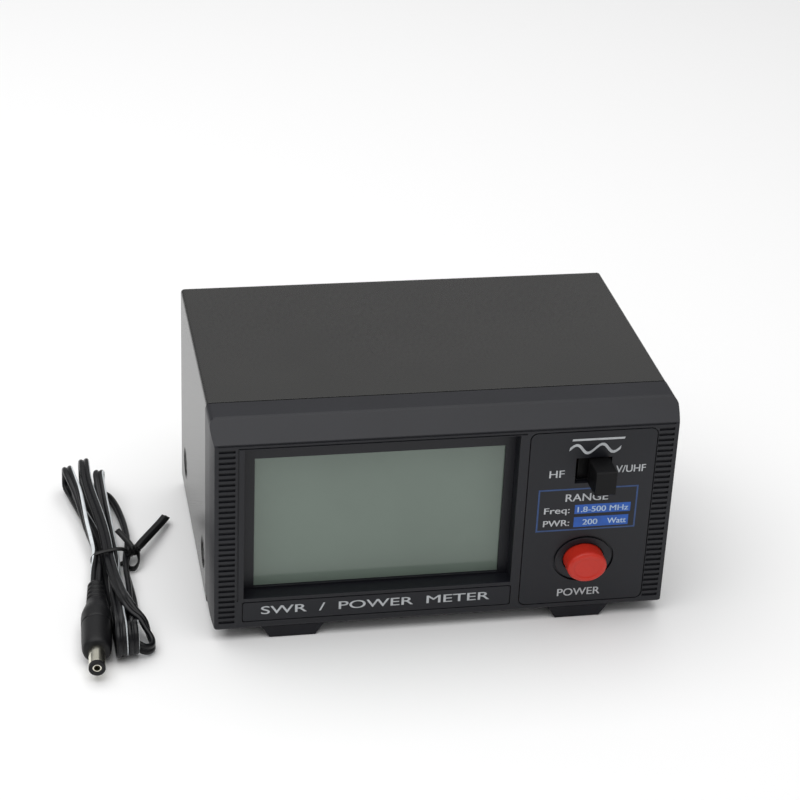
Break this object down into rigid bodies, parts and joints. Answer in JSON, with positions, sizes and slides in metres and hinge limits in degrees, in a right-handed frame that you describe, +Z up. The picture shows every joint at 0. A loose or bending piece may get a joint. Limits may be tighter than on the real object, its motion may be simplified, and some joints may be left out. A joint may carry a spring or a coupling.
{
  "type": "swr meter",
  "caption": "Bench SWR and power meter: steel case, sloped bezel with a large display, band switch, red power button, coax sockets behind, loose supply lead.",
  "frame": {"origin": "middle of the meter's footprint, on the surface that it stands on, without the loose lead", "axes": "+X to the right seen from the front, +Y to the rear, +Z up"},
  "size_m": [0.2055, 0.1396, 0.0806],
  "materials": {
    "cover_paint": "fine black textured enamel, satin",
    "zinc_steel": "bright zinc plated steel",
    "black_screw": "black oxide",
    "bezel_plastic": "fine spark eroded black ABS",
    "foot_plastic": "black moulded plastic",
    "black_plastic": "black moulded plastic",
    "lcd_glass": "grey green liquid crystal behind an anti glare film",
    "white_plastic": "natural white plastic",
    "contact_rubber": "layered contact rubber",
    "circuit_board": "green glass epoxy",
    "overlay_print": "printed matt overlay",
    "button_red": "red moulded plastic, satin face",
    "brown_laminate": "brown paper laminate",
    "tinned_metal": "tinned",
    "nickel_plate": "nickel plate",
    "brass_contact": "gold flashed brass",
    "copper_line": "bare copper",
    "ferrite": "dark ferrite",
    "wire_red": "wire sleeving",
    "cord_black": "soft twin cord, black with a light stripe",
    "plug_rubber": "moulded soft plastic"
  },
  "bodies": {
    "case": {"top_cover": "cover_paint", "bottom_chassis": "zinc_steel", "rear_panel": "cover_paint", "front_bezel": "bezel_plastic", "front_feet": "foot_plastic", "rear_feet": "foot_plastic", "foot_screws": "zinc_steel", "bezel_screws": "zinc_steel", "cover_screws": "black_screw", "rear_screws": "zinc_steel", "lcd_frame": "bezel_plastic", "lcd_glass": "lcd_glass", "lcd_backlight": "white_plastic", "zebra_strips": "contact_rubber", "display_board": "circuit_board", "controller_chip": "black_plastic", "board_parts": "black_plastic", "board_screws": "zinc_steel", "control_panel": "overlay_print", "title_strip": "overlay_print", "button_ring": "bezel_plastic", "power_spring": "zinc_steel", "power_switch_frame": "black_plastic", "power_switch_pins": "tinned_metal", "band_switch_frame": "zinc_steel", "band_switch_base": "brown_laminate", "band_switch_pins": "tinned_metal", "band_screws": "zinc_steel", "switch_board": "circuit_board", "switch_board_screws": "zinc_steel", "socket_shells": "nickel_plate", "socket_insulators": "white_plastic", "socket_contacts": "brass_contact", "socket_screws": "zinc_steel", "hf_sensor_box": "tinned_metal", "hf_sensor_lid": "tinned_metal", "hf_line": "copper_line", "hf_toroid": "ferrite", "hf_board": "circuit_board", "vuhf_sensor_box": "tinned_metal", "vuhf_sensor_lid": "tinned_metal", "vuhf_line": "copper_line", "vuhf_board": "circuit_board", "dc_jack_body": "black_plastic", "dc_jack_pin": "tinned_metal", "dc_jack_nut": "zinc_steel", "power_wires": "wire_red", "sensor_cables": "cord_black"},
    "power_key": {"power_button": "button_red", "power_plunger": "white_plastic"},
    "band_lever": {"band_knob": "black_plastic", "band_slider": "black_plastic"},
    "power_lead": {"lead_plug_body": "plug_rubber", "lead_plug_sleeve": "nickel_plate", "lead_plug_tip": "plug_rubber", "lead_plug_contact": "nickel_plate", "lead_tail": "cord_black", "lead_hank": "cord_black", "twist_tie": "cord_black"}
  },
  "joints": [
    {"name": "power_press", "type": "slide", "parent": "case", "child": "power_key", "axis": [0, 1, 0], "range_m": [0, 0.003], "stiffness_N_per_m": 300, "springref_m": -0.004},
    {"name": "band_slide", "type": "slide", "parent": "case", "child": "band_lever", "axis": [-1, 0, 0], "range_m": [0, 0.0038]},
    {"name": "lead_lift", "type": "slide", "parent": "case", "child": "power_lead", "axis": [0, 0, 1], "range_m": [0, 0.12]}
  ]
}
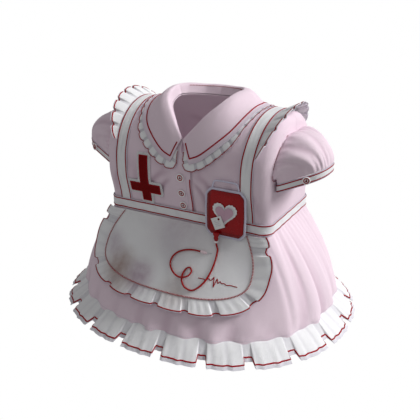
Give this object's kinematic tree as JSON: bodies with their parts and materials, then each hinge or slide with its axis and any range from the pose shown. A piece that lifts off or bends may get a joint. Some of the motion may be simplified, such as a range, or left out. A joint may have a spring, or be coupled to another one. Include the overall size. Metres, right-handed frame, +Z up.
{
  "type": "nurse uniform dress",
  "caption": "Short puff-sleeved uniform dress with pointed collar, apron, straps, ruffled hem and sewn-on cross, bag and tube ornaments, standing hollow as worn.",
  "frame": {"origin": "mid-line of the dress at the height of the shoulders, where it hangs on its wearer", "axes": "+X to the wearer's left, across the widest stretch of the hem; -Y out of the front; +Z up, along the shortest extent"},
  "size_m": [0.7699, 0.652, 0.5491],
  "materials": {
    "pink_cloth": "matt",
    "white_cloth": "matt",
    "dark_red": "matt",
    "bag_red": "glossy",
    "clear_plastic": "glossy",
    "button_shell": "glossy",
    "heart_pink": "matt",
    "card": "matt"
  },
  "bodies": {
    "root": {"apron_panel": "white_cloth", "apron_ruffle": "white_cloth", "bag_border": "clear_plastic", "bag_loop": "clear_plastic", "bag_port": "bag_red", "bag_pouch": "bag_red", "bodice_back": "pink_cloth", "bodice_front_left": "pink_cloth", "bodice_front_right": "pink_cloth", "collar": "pink_cloth", "collar_frill": "white_cloth", "connector": "card", "cross_ground": "white_cloth", "cross_patch": "dark_red", "cuff_button_left": "button_shell", "cuff_button_right": "button_shell", "cuff_left": "white_cloth", "cuff_right": "white_cloth", "front_button_1": "button_shell", "front_button_2": "button_shell", "front_button_3": "button_shell", "heart_ground": "white_cloth", "heart_pad": "heart_pink", "hem_ruffle": "white_cloth", "port_cap": "white_cloth", "shoulder_frill_left": "white_cloth", "shoulder_frill_right": "white_cloth", "skirt": "pink_cloth", "sleeve_left": "pink_cloth", "sleeve_right": "pink_cloth", "strap_left": "white_cloth", "strap_right": "white_cloth", "tag": "card", "tube": "bag_red", "waistband": "white_cloth"}
  },
  "joints": []
}
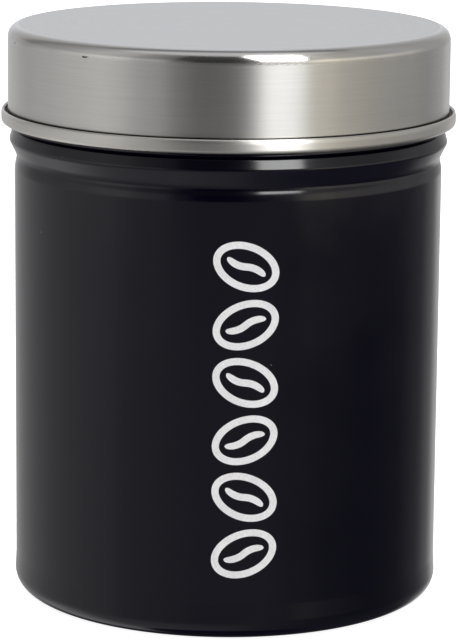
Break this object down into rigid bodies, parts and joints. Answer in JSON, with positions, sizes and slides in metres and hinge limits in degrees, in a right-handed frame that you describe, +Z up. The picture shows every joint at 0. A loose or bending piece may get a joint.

+++

_Set task_
Restate the whole listing exactly.

_Solution to this task_
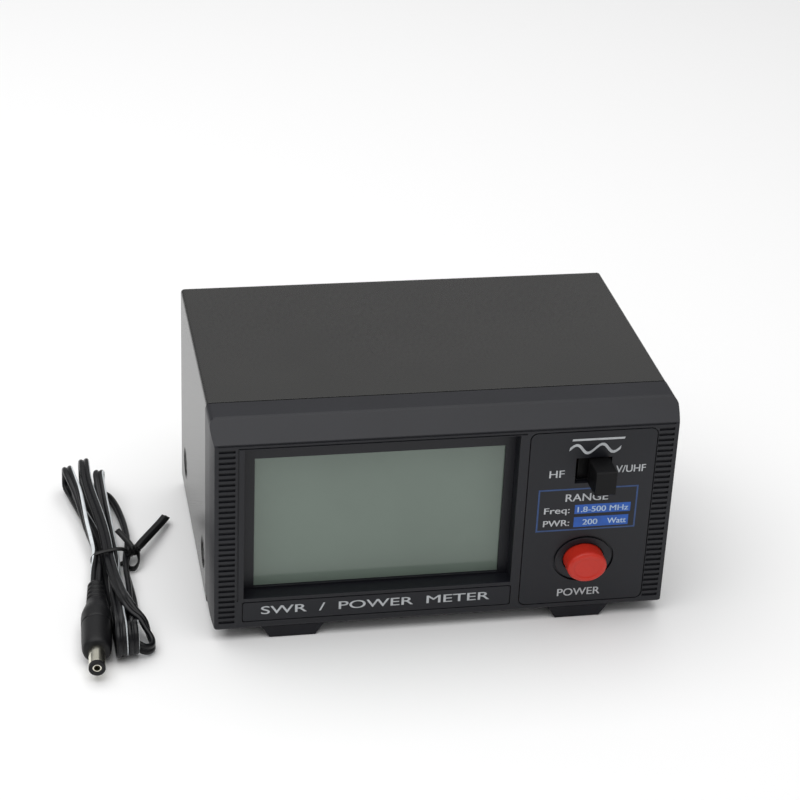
Break this object down into rigid bodies, parts and joints. Answer in JSON, with positions, sizes and slides in metres and hinge limits in degrees, in a right-handed frame that you describe, +Z up. The picture shows every joint at 0. A loose or bending piece may get a joint. Limits may be tighter than on the real object, its motion may be simplified, and some joints may be left out. A joint may carry a spring or a coupling.
{
  "type": "swr meter",
  "caption": "Bench SWR and power meter: steel case, sloped bezel with a large display, band switch, red power button, coax sockets behind, loose supply lead.",
  "frame": {"origin": "middle of the meter's footprint, on the surface that it stands on, without the loose lead", "axes": "+X to the right seen from the front, +Y to the rear, +Z up"},
  "size_m": [0.2055, 0.1396, 0.0806],
  "materials": {
    "cover_paint": "fine black textured enamel, satin",
    "zinc_steel": "bright zinc plated steel",
    "black_screw": "black oxide",
    "bezel_plastic": "fine spark eroded black ABS",
    "foot_plastic": "black moulded plastic",
    "black_plastic": "black moulded plastic",
    "lcd_glass": "grey green liquid crystal behind an anti glare film",
    "white_plastic": "natural white plastic",
    "contact_rubber": "layered contact rubber",
    "circuit_board": "green glass epoxy",
    "overlay_print": "printed matt overlay",
    "button_red": "red moulded plastic, satin face",
    "brown_laminate": "brown paper laminate",
    "tinned_metal": "tinned",
    "nickel_plate": "nickel plate",
    "brass_contact": "gold flashed brass",
    "copper_line": "bare copper",
    "ferrite": "dark ferrite",
    "wire_red": "wire sleeving",
    "cord_black": "soft twin cord, black with a light stripe",
    "plug_rubber": "moulded soft plastic"
  },
  "bodies": {
    "case": {"top_cover": "cover_paint", "bottom_chassis": "zinc_steel", "rear_panel": "cover_paint", "front_bezel": "bezel_plastic", "front_feet": "foot_plastic", "rear_feet": "foot_plastic", "foot_screws": "zinc_steel", "bezel_screws": "zinc_steel", "cover_screws": "black_screw", "rear_screws": "zinc_steel", "lcd_frame": "bezel_plastic", "lcd_glass": "lcd_glass", "lcd_backlight": "white_plastic", "zebra_strips": "contact_rubber", "display_board": "circuit_board", "controller_chip": "black_plastic", "board_parts": "black_plastic", "board_screws": "zinc_steel", "control_panel": "overlay_print", "title_strip": "overlay_print", "button_ring": "bezel_plastic", "power_spring": "zinc_steel", "power_switch_frame": "black_plastic", "power_switch_pins": "tinned_metal", "band_switch_frame": "zinc_steel", "band_switch_base": "brown_laminate", "band_switch_pins": "tinned_metal", "band_screws": "zinc_steel", "switch_board": "circuit_board", "switch_board_screws": "zinc_steel", "socket_shells": "nickel_plate", "socket_insulators": "white_plastic", "socket_contacts": "brass_contact", "socket_screws": "zinc_steel", "hf_sensor_box": "tinned_metal", "hf_sensor_lid": "tinned_metal", "hf_line": "copper_line", "hf_toroid": "ferrite", "hf_board": "circuit_board", "vuhf_sensor_box": "tinned_metal", "vuhf_sensor_lid": "tinned_metal", "vuhf_line": "copper_line", "vuhf_board": "circuit_board", "dc_jack_body": "black_plastic", "dc_jack_pin": "tinned_metal", "dc_jack_nut": "zinc_steel", "power_wires": "wire_red", "sensor_cables": "cord_black"},
    "power_key": {"power_button": "button_red", "power_plunger": "white_plastic"},
    "band_lever": {"band_knob": "black_plastic", "band_slider": "black_plastic"},
    "power_lead": {"lead_plug_body": "plug_rubber", "lead_plug_sleeve": "nickel_plate", "lead_plug_tip": "plug_rubber", "lead_plug_contact": "nickel_plate", "lead_tail": "cord_black", "lead_hank": "cord_black", "twist_tie": "cord_black"}
  },
  "joints": [
    {"name": "power_press", "type": "slide", "parent": "case", "child": "power_key", "axis": [0, 1, 0], "range_m": [0, 0.003], "stiffness_N_per_m": 300, "springref_m": -0.004},
    {"name": "band_slide", "type": "slide", "parent": "case", "child": "band_lever", "axis": [-1, 0, 0], "range_m": [0, 0.0038]},
    {"name": "lead_lift", "type": "slide", "parent": "case", "child": "power_lead", "axis": [0, 0, 1], "range_m": [0, 0.12]}
  ]
}
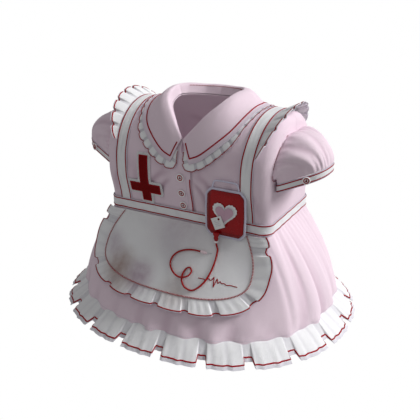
Give this object's kinematic tree as JSON: bodies with their parts and materials, then each hinge or slide with its axis and any range from the pose shown. A piece that lifts off or bends may get a joint. Some of the motion may be simplified, such as a range, or left out. A joint may have a spring, or be coupled to another one. Include the overall size. Metres, right-handed frame, +Z up.
{
  "type": "nurse uniform dress",
  "caption": "Short puff-sleeved uniform dress with pointed collar, apron, straps, ruffled hem and sewn-on cross, bag and tube ornaments, standing hollow as worn.",
  "frame": {"origin": "mid-line of the dress at the height of the shoulders, where it hangs on its wearer", "axes": "+X to the wearer's left, across the widest stretch of the hem; -Y out of the front; +Z up, along the shortest extent"},
  "size_m": [0.7699, 0.652, 0.5491],
  "materials": {
    "pink_cloth": "matt",
    "white_cloth": "matt",
    "dark_red": "matt",
    "bag_red": "glossy",
    "clear_plastic": "glossy",
    "button_shell": "glossy",
    "heart_pink": "matt",
    "card": "matt"
  },
  "bodies": {
    "root": {"apron_panel": "white_cloth", "apron_ruffle": "white_cloth", "bag_border": "clear_plastic", "bag_loop": "clear_plastic", "bag_port": "bag_red", "bag_pouch": "bag_red", "bodice_back": "pink_cloth", "bodice_front_left": "pink_cloth", "bodice_front_right": "pink_cloth", "collar": "pink_cloth", "collar_frill": "white_cloth", "connector": "card", "cross_ground": "white_cloth", "cross_patch": "dark_red", "cuff_button_left": "button_shell", "cuff_button_right": "button_shell", "cuff_left": "white_cloth", "cuff_right": "white_cloth", "front_button_1": "button_shell", "front_button_2": "button_shell", "front_button_3": "button_shell", "heart_ground": "white_cloth", "heart_pad": "heart_pink", "hem_ruffle": "white_cloth", "port_cap": "white_cloth", "shoulder_frill_left": "white_cloth", "shoulder_frill_right": "white_cloth", "skirt": "pink_cloth", "sleeve_left": "pink_cloth", "sleeve_right": "pink_cloth", "strap_left": "white_cloth", "strap_right": "white_cloth", "tag": "card", "tube": "bag_red", "waistband": "white_cloth"}
  },
  "joints": []
}
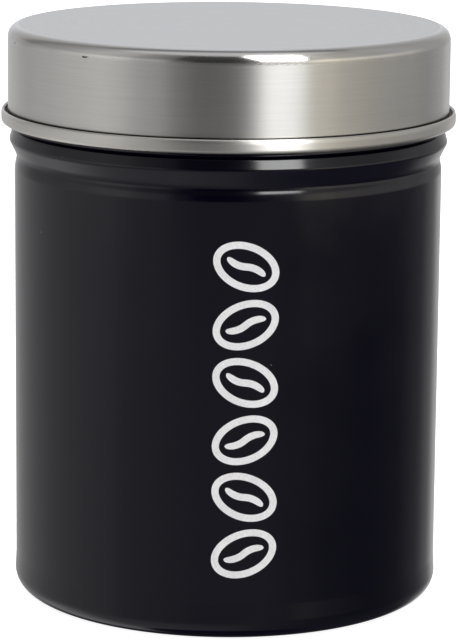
Break this object down into rigid bodies, parts and joints. Answer in JSON, with positions, sizes and slides in metres and hinge limits in degrees, in a right-handed frame that you describe, +Z up. The picture shows every joint at 0. A loose or bending piece may get a joint.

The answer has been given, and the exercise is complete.